Вестерн. Эволюция жанра
Шрифт:
Не в этом ли — великая Американская Мечта?
Скорее, ответим мы, в этом — великая Американская Легенда.
В сторону были
Место, которое занимает в истории развития жанра сказочно-патриотический вестерн, несомненно свидетельствует о постоянном внимании к этому разряду фильмов тех, кто определяет идеологическую политику. Однако то противоборство тенденций, которое было замечено нами еще в «Крытом фургоне» и «Железном коне», привело жанр не только к легенде, но и к исторической были. И хотя переселенческие вестерны этого второго направления начали пробивать себе дорогу позже, они оказались не менее важны для общей эволюции жанра. Нам предстоит сейчас перейти с полюса на полюс, переключившись на ленту Артура Пенна «Маленький Большой человек», прямо противоположную по тенденции картине «Как был завоеван Запад». Но этот переход должен быть
…Лихорадочно стучит телеграфный аппарат, установленный в военном лагере, рывками бежит из него лента, которую торопливо читают несколько офицеров. Племя вождя Джеронимо готово нарушить мир. Под этот тревожный стук, который всегда будоражит воображение и прочно связан с представлением об опасности, мы и вступаем в фильм, чтобы затем сразу же перенестись на главную и единственную улицу захолустного западного городка, очутиться у входа в салун и наблюдать оттуда за подъезжающим дилижансом.
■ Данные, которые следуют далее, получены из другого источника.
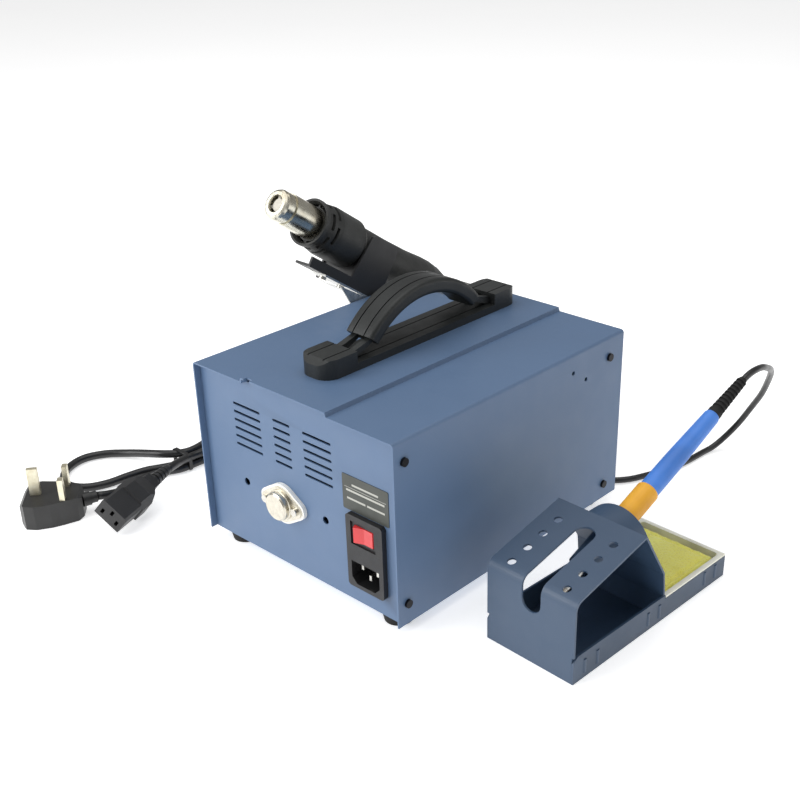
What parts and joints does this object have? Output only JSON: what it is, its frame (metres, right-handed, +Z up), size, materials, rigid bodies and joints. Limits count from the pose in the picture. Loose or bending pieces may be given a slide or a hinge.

Перед тем как прибыть на экран, он уже совершил однажды предстоящий ему сейчас рейс в новелле «Карета в Лордсбург» Эрнста Хейкокса, автора многих литературных вестернов, по еще одному рассказу которого был поставлен уже знакомый нам «Юнион пасифик». По литературным своим достоинствам новелла была, честно говоря, так себе. Описанные в ней приключения тоже не блистали особой выдумкой. Но было в ней нечто отличавшее ее от рядового, ординарного вестерна. Это нечто заключалось в нестандартных характерах действующих лиц. Их наброски давали простор для дальнейшей разработки, для создания на этом материале оригинального социально-психологического портрета времени. И Джон Форд с помощью драматурга Дадли Николса, одного из самых талантливых кинематографистов тридцатых годов, с которым режиссер вместе делал «Ураган», «Осведомителя» и еще несколько фильмов, великолепно использовал открывшиеся перед ним возможности. Давая совместное интервью об истории работы над картиной, Форд и Николе говорили об этом так: «Нам потому особенно понравился этот рассказ, что он нарушил привычные штампы. В нем нет положительных персонажей в общепринятом у нас смысле слова. Герой убил трех человек. Героиня — проститутка». Но, добавим мы, нарушение штампов отнюдь не означало отказ от канонов жанра. Впрочем, подождем с выводами и вернемся к фильму.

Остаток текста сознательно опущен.